O Tratado de Comércio dos Povos estabelece políticas de educação, de saúde, de investimento e de tecnologia entre os três países e define medidas e ações concretas a serem desenvolvidas individualmente por Cuba e Venezuela, as ações conjuntas dos dois países em relação à Bolívia, além de outras a serem desenvolvidas por este país em suas relações com os dois outros. Juntos, os três países:

Elaborarão um plano estratégico para garantir a mais benéfica complementação produtiva baseada na racionalidade, no aproveitamento de vantagens existentes nesses países, na poupança de recursos, na ampliação do emprego, no acesso a mercado ou outras considerações, apoiado numa verdadeira solidariedade que desenvolva os respectivos povos;

trabalharão em conjunto, em coordenação com outros países latino-americanos, para eliminar o analfabetismo, empregando métodos de aplicação em massa, de comprovada e rápida eficácia, levados à pratica com grande sucesso na Venezuela;

envidarão esforços para que o país sede possua, pelo menos, 51% das ações, nos casos de empresas binacionais ou trinacionais de importância estratégica, desde que a natureza e o custo do investimento o permitam;

as exportações de bens e serviços provenientes de Cuba serão pagas com produtos bolivianos, na moeda nacional da Bolívia ou em outras moedas mutuamente acordadas.

A Bolívia compromete-se a exportar minérios, produtos agrícolas, agroindustriais, pecuários e industriais, a contribuir para a segurança energética da Venezuela e de Cuba com sua produção disponível e excedente de hidrocarbonetos e a isentar de impostos qualquer investimento estatal e de empresas mistas que se formarem com os dois países.

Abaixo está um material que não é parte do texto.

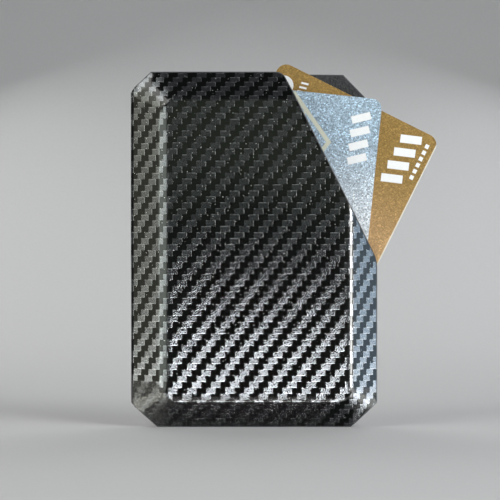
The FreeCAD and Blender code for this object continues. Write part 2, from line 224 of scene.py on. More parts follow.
def plan_mesh(chain, x_lines, z_lines, closed=False, circles=()):
    """Points and triangles over a convex outline: loops along its rim, then a grid.
    An open chain is closed by the seam between its ends."""
    moves = inset_moves(chain, closed)
    loops = [chain + moves * RIM_RADIUS * inset for inset in RIM_LOOPS]
    boundary = chain
    if not closed:
        seam = [loop[i] for loop in loops for i in (0, -1)]
        low, high = sorted((loops[-1][0][1], loops[-1][-1][1]))
        seam += [(chain[0][0], z) for z in z_lines if low + RIM_RADIUS < z < high - RIM_RADIUS]
        seam = np.array(sorted(seam, key=lambda point: -point[1]))
        boundary = np.concatenate([chain, seam])
        loops = [loop[1:-1] for loop in loops]
    grid = np.array(list(product(x_lines, z_lines)), float)
    inside = rim_distance(chain, grid, closed) > 2 * RIM_RADIUS
    if not closed:
        inside &= grid[:, 0] > chain[0][0] + RIM_RADIUS
    rings = []
    for centre, radius, sides in circles:
        rings.append(full_circle(centre, radius, sides))
        inside &= abs(np.linalg.norm(grid - centre, axis=1) - radius) > 2 * RIM_RADIUS
    points = np.concatenate([boundary, *rings, *loops, grid[inside]])
    edges = []
    first = 0
    for ring in [boundary, *rings]:
        edges += [(first + i, first + (i + 1) % len(ring)) for i in range(len(ring))]
        first += len(ring)
    flat_points = [Vector(point) for point in points]
    vertices, _, found = delaunay_2d_cdt(flat_points, edges, [], 0, TOLERANCE)[:3]
    placed = np.array([tuple(vertex) for vertex in vertices])
    triangles = np.array(found)
    a, b, c = (placed[triangles[:, i]] for i in range(3))
    area = (b[:, 0] - a[:, 0]) * (c[:, 1] - a[:, 1]) - (b[:, 1] - a[:, 1]) * (c[:, 0] - a[:, 0])
    triangles[area < 0] = triangles[area < 0][:, ::-1]
    middle = (a + b + c) / 3
    inside = (abs(area) > TOLERANCE) & (rim_distance(chain, middle, closed) > 0)
    return placed, triangles[inside]


def rim_drop(distance):
    """How far a skin falls back from its own height close to the rim."""
    short = np.clip(RIM_RADIUS - distance, 0, RIM_RADIUS)
    return RIM_RADIUS - np.sqrt(RIM_RADIUS ** 2 - short ** 2)


def open_edges(faces):
    """The edges with a face on one side only, each in its face's direction."""
    directed = {edge for face in faces.tolist() for edge in zip(face, face[1:] + face[:1])}
    return sorted(edge for edge in directed if edge[::-1] not in directed)


# ---- meshes


def solid_points(x, y, z):
    return np.stack(np.broadcast_arrays(x, y, z), 1)


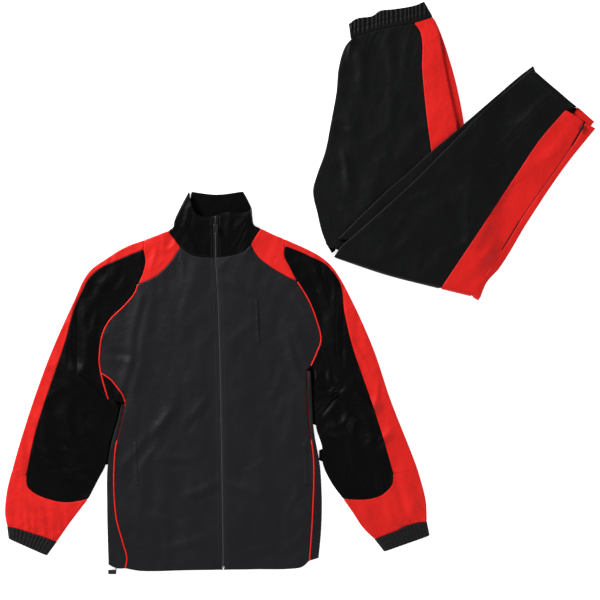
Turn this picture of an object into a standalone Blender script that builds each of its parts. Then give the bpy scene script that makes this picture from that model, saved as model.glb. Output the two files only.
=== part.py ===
"""A two-piece tracksuit laid out flat: a zipped jacket, and trousers folded in half and then across the knee.

The front of each garment faces up. X runs to the viewer's right, Y towards the collar and Z up from the
surface that the suit lies on. Sizes below are in millimetres.
"""

import math
from collections import namedtuple

import bmesh
import bpy
import numpy as np

TO_METRES = 0.001

# The middle of the whole suit, which becomes the origin
MIDDLE = (-2.2, 0.6)

# Cloth and seams
WALL = 1.5
SEAM_GAP = 0.3
PIPING_RADIUS = 1.5
FLOOR_LAYER = WALL / 2
WELD = 0.01
GRID_FADE = 2
FOLD_WIDTH = 3.0
FOLD_LIP = 6.0
FOLD_ANGLES = (60, 120, 180)

# How high the middle of each top wall lies
JACKET_TOP = 5.85
COLLAR_RISE = 11.0
UNDER_TOP = 4.6
LEG_TOP = 9.65
LEG_STEP = 10.7
LEG_STEPS = ((374.0, 1.0), (388.0, 0.8), (412.0, 0.2), (426.0, 0.0))
KNEE_FOLD_WIDTH = 9.0

# Fastenings
CHAIN_WIDTH = 2.0
TAPE_WIDTH = 14.0
TAPE_THICKNESS = 0.8
SLIDER = (9.0, 13.0, 3.4)
PULL_TAB = (6.4, 15.0, 1.6)
ANKLE_SLIDER = (6.0, 9.0, 2.6)
ANKLE_PULL_TAB = (4.6, 12.0, 1.4)
STOPPER = (17.0, 9.0, 8.0)

# Gathers
CUFF_WAVES = 13
CUFF_WAVE_HEIGHT = 0.9
WAIST_WAVES = 20
WAIST_WAVE_HEIGHT = 0.8

# Every seam and outline as a smooth line through a few (x, y) points, with the number of runs it is cut into.
Seam = namedtuple("Seam", "runs points")
JACKET_SEAMS = {
    "zip_body": Seam(21, ((-163, -590), (-166, -358), (-169, -203), (-173, -49), (-179, 65))),
    "zip_collar": Seam(5, ((-179, 65), (-179, 151))),
    "right_hem": Seam(8, ((-368, -587), (-340, -592), (-309, -593), (-233, -591), (-163, -590))),
    "right_side_hem": Seam(2, ((-404, -579), (-385, -587), (-368, -587))),
    "right_side": Seam(11, ((-368, -587), (-365, -564), (-373, -534), (-388, -476), (-391, -357), (-386, -319),
                            (-376, -276), (-368, -240))),
    "right_outline": Seam(11, ((-404, -579), (-407, -457), (-406, -377), (-397, -320), (-385, -278),
                               (-377, -245))),
    "right_gusset": Seam(3, ((-368, -240), (-374, -223), (-387, -205), (-400, -190), (-420, -177))),
    "right_armhole": Seam(7, ((-420, -177), (-423, -148), (-414, -90), (-398, -63), (-371, -37), (-347, -7),
                              (-342, 8))),
    "right_branch": Seam(3, ((-420, -177), (-412, -205), (-404, -232))),
    "right_insert_front": Seam(5, ((-342, 8), (-304, 26), (-273, 56), (-253, 87))),
    "right_insert_sleeve": Seam(2, ((-342, 8), (-331, 33), (-326, 56), (-330, 82))),
    "right_cap": Seam(2, ((-330, 82), (-328, 102))),
    "right_shoulder": Seam(5, ((-279, 121), (-304, 111), (-328, 102))),
    "right_neck": Seam(4, ((-279, 121), (-265, 102), (-253, 87))),
    "right_collar_seam": Seam(3, ((-253, 87), (-229, 70), (-202, 65), (-179, 65))),
    "right_collar_side": Seam(5, ((-279, 121), (-268, 129), (-266, 140), (-251, 173), (-235, 203))),
    "right_collar_top": Seam(7, ((-235, 203), (-228, 175), (-221, 159), (-202, 149), (-179, 151))),
    "right_stripe": Seam(12, ((-330, 82), (-376, 63), (-426, 39), (-445, 20), (-459, -7), (-473, -36),
                              (-494, -110), (-508, -152), (-544, -259), (-559, -310), (-576, -390))),
    "right_stripe_end": Seam(13, ((-576, -390), (-573, -416), (-559, -429), (-532, -441), (-500, -448),
                                 (-473, -447), (-446, -441))),
    "right_sleeve_outline": Seam(12, ((-328, 102), (-368, 87), (-412, 60), (-441, 39), (-456, 18), (-472, -17),
                                      (-523, -131), (-561, -234), (-588, -318), (-606, -381))),
    "right_sleeve_low": Seam(5, ((-606, -381), (-616, -419), (-621, -471), (-617, -498))),
    "right_cuff_seam": Seam(15, ((-617, -498), (-594, -504), (-559, -515), (-512, -531))),
    "right_pit": Seam(1, ((-404, -232), (-391, -236), (-381, -246))),
    "right_underarm": Seam(12, ((-381, -246), (-388, -278), (-400, -320), (-410, -371), (-426, -402),
                                (-446, -441))),
    "right_forearm": Seam(5, ((-446, -441), (-485, -492), (-512, -531))),
    "left_hem": Seam(8, ((-163, -590), (-94, -589), (-23, -588), (2, -584), (18, -571))),
    "left_side_hem": Seam(2, ((18, -571), (37, -565))),
    "left_side": Seam(13, ((18, -571), (24, -482), (27, -373), (25, -339), (18, -297), (14, -226), (12, -173))),
    "left_outline": Seam(13, ((37, -565), (42, -513), (44, -459), (43, -417), (40, -373), (27, -297),
                              (23, -226), (21, -173))),
    "left_armpit": Seam(1, ((12, -173), (21, -162))),
    "left_armhole": Seam(7, ((21, -162), (34, -133), (42, -108), (34, -70), (16, -24), (-7, 14))),
    "left_insert_front": Seam(5, ((-7, 14), (-27, 24), (-64, 46), (-89, 66), (-105, 91))),
    "left_insert_sleeve": Seam(2, ((-7, 14), (-15, 28), (-24, 46), (-35, 68), (-34, 89))),
    "left_cap": Seam(2, ((-34, 89), (-35, 104))),
    "left_shoulder": Seam(5, ((-84, 126), (-59, 114), (-35, 104))),
    "left_neck": Seam(4, ((-84, 126), (-97, 106), (-105, 91))),
    "left_collar_seam": Seam(3, ((-105, 91), (-120, 77), (-162, 66), (-179, 65))),
    "left_collar_side": Seam(5, ((-84, 126), (-98, 133), (-102, 152), (-105, 167))),
    "left_collar_top": Seam(7, ((-105, 167), (-113, 159), (-136, 159), (-158, 159), (-179, 151))),
    "left_stripe": Seam(12, ((-34, 89), (-2, 77), (22, 66), (50, 52), (71, 30), (82, 12), (91, -49),
                             (108, -121), (147, -234), (170, -305), (194, -388))),
    "left_stripe_end": Seam(9, ((194, -388), (191, -411), (174, -430), (151, -440), (125, -443), (88, -441))),
    "left_sleeve_outline": Seam(12, ((-35, 104), (16, 81), (44, 65), (65, 46), (84, 18), (102, -16),
                                     (127, -68), (155, -135), (188, -234), (231, -343), (244, -377))),
    "left_sleeve_low": Seam(5, ((244, -377), (251, -401), (262, -446), (264, -488))),
    "left_cuff_seam": Seam(11, ((264, -488), (222, -497), (193, -511), (154, -526))),
    "left_underarm": Seam(12, ((21, -162), (26, -173), (27, -226), (32, -293), (44, -333), (46, -369),
                               (64, -408), (88, -441))),
    "left_forearm": Seam(5, ((88, -441), (109, -471), (129, -501), (154, -526))),
}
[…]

Os governos da Venezuela e de Cuba:

Reconhecem as especiais necessidades da Bolívia como resultado da exploração e o saqueio de seus recursos durante séculos de dominação colonial e neocolonial;

promoverão, em coordenação com a Bolívia, as ações necessárias para apoiar a justa demanda boliviana do cancelamento, sem condicionamento algum, de sua dívida externa, que constitui um sério obstáculo à luta da Bolívia contra a pobreza e a desigualdade.

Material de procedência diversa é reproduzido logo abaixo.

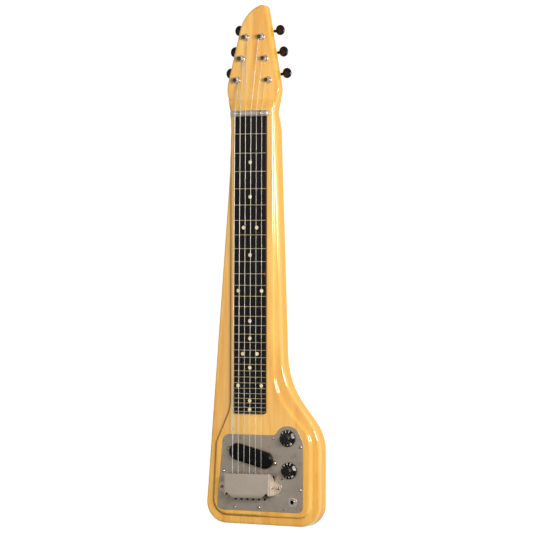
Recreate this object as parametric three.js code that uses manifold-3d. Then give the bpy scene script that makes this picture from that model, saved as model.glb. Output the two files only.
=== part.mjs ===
// Six-string lap steel guitar, lying on its back. Millimetres.
// x runs to the treble side, y to the head and z out of the playing face.
// While it is built, y = 0 is the bridge line, x = 0 the middle string gap and z = 0 the back.

import * as THREE from 'three';
import { mergeVertices } from 'three/addons/utils/BufferGeometryUtils.js';
import Module from 'manifold-3d';

const wasm = await Module();
wasm.setup();

// Clearances
const seatGap = 0.3;
const runningGap = 0.35;
const boreGap = 0.3;
const overrun = 2;

// Strings: heavy to light, and how far apart they lie
const stringLength = 571.5;
const stringDiameters = [1.42, 1.12, 0.86, 0.66, 0.5, 0.44];
const stringCount = stringDiameters.length;
const nutSpacing = 9.16;
const bridgeSpacing = 9.75;
const holeSpacing = 9.9;
const nutStringLevel = 44.3;
const bridgeStringLevel = 47;
const stringSides = 6;
const bendReach = 1.6;
const bendSag = 0.45;

// Body levels above the back
const ledgeLevel = 28.5;
const plateauLevel = 32.5;
const headBackLevel = 8.5;
const headFaceLevel = 26.3;
const bodyEdge = 3.5;
const plateauRun = 5.5;
const plateauRise = 4;

// Body outline
const trebleReach = 114.4;
const bassReach = 79.8;
const tailTrebleLength = 68.4;
const tailBassLength = 65.4;
const tailRadius = 33;
const shoulderLength = 73.9;
const shoulderRadius = 72;
const boutLength = 153.2;
const boutRadius = 130;
const boutNeckHalf = 52;
const neckTrebleHalf = 38.6;
const neckBassHalf = 34.3;
const neckEndDrop = 26;
const neckEndRadius = 30;
const headHalf = 45;
const headLength = 172.7;
// Head corners from the treble waist round the tip: share of headHalf, of headLength, radius of headHalf.
const headShares = [
  [0.77, 0.009, 0.45],
  [0.99, 0.206, 0.67],
  [0.445, 1, 0.2],
  [-0.147, 0.935, 1.1],
  [-0.46, 0.817, 0.9],
  [-1.027, 0.229, 1],
  [-0.858, 0.015, 1.3],
];
const backRampStart = 30;
const backRampEnd = 14;
const faceRampStart = 6.5;
const faceRampEnd = 22;

// Raised centre of the body
const plateauTreble = 103.4;
const plateauBass = 67.5;
const plateauTail = 56;
const plateauBassTail = 54.2;
const plateauTrebleRadius = 22;
const plateauBassRadius = 27;
const plateauShoulder = 72.1;
const plateauShoulderRadius = 48;
const plateauBout = 139;
const plateauBoutRadius = 95;
const plateauNeckHalf = 41.4;
const plateauNutHalf = 37.6;
const plateauBassHip = 61.6;
const plateauHipLength = 61;
const plateauHipRadius = 15;
const plateauFlareLength = 115.2;
const plateauFlareRadius = 50;

// Fretboard: each fret lies a seventeenth of the rest of the string from the one before
const boardHalf = 26.6;
const boardThickness = 4;
const boardTail = 3.1;
const boardCorner = 3;
const fretCount = 29;
const fretShare = 17 / 18;
const fretWidth = 1.1;
const fretProud = 0.2;

// Nut
const nutHalfLength = 32.7;
const nutWidth = 9.4;
const nutRound = 3.8;
const nutBendShare = 0.65;
const nutScrewX = 18;

// Control plate
const plateThickness = 1;
const plateTreble = 89;
const plateHeadSide = 73.3;
const plateTail = 45.8;
const plateBassTail = 44.2;
const plateBassMargin = 9;
const plateBassTaper = 10.9;
const plateHeadCorner = 11;
const plateTailCorner = 9;
const plateTrebleCorner = 22;
const lobeRadius = 18.6;
const lobeBlend = 8;
// Screws of the plate: share of plateTreble, of plateHeadSide.
const plateScrewShares = [
  [-0.183, 0.939],
  [0.435, 0.937],
  [0.951, 0.757],
  [-0.512, 0.216],
  [0.952, -0.151],
  [-0.288, -0.542],
  [0.164, -0.547],
  [0.656, -0.555],
];
const plateScrewRadius = 2.2;
const plateScrewHeight = 1.3;
const spareHoleX = 53.8;
const spareHoleY = 5.3;
const spareHoleRadius = 1.3;

// Pockets under the control plate
const pocketFloor = 8;
const pickupPocketFloor = 16;
const pocketMargin = 2;
const channelWidth = 8;
const channelFloor = 20;
const stringHoleRadius = 2.25;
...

eliminam imediatamente taxas alfandegárias ou qualquer tipo de barreira não-tarifária aplicáveis a todas as importações do universo tarifário da Bolívia;

garantem a compra das quantidades de produtos da cadeia oleaginosa e outros produtos agrícolas e industriais exportados pela Bolívia que possam ficar sem mercado em conseqüência da aplicação de acordos de livre comércio assinados com os EUA ou com a União Européia.

A Venezuela:

estimulará uma ampla cooperação no domínio energético e de minérios que incluirá o fortalecimento institucional, através da assistência técnica-jurídica, do Ministério de Hidrocarbonetos e Energia e do Ministério de Minas e Metalurgia da Bolívia; a ampliação do fornecimento de óleo cru, produtos refinados, GLP e asfalto, até os volumes requeridos para satisfazer a demanda interna da Bolívia, estabelecendo mecanismos de compensação com produtos bolivianos; assistência técnica às empresas YPFB e Comibol; desenvolvimento de projetos de adequação e ampliação de infra-estrutura e petroquímica, siderúrgicos, químico-industriais, bem como outras formas de cooperação que as partes acordarem;

criará um fundo especial, de até US$ 100 milhões, para o financiamento de projetos produtivos e de infra-estrutura a eles vinculados em favor da Bolívia;

doará US$ 30 milhões para atender às necessidades de caráter social e produtivo do povo boliviano, de conformidade com determinação do governo da Bolívia.

São a liderança e a força do petróleo de Chávez postas à prova. Aguardemos os resultados.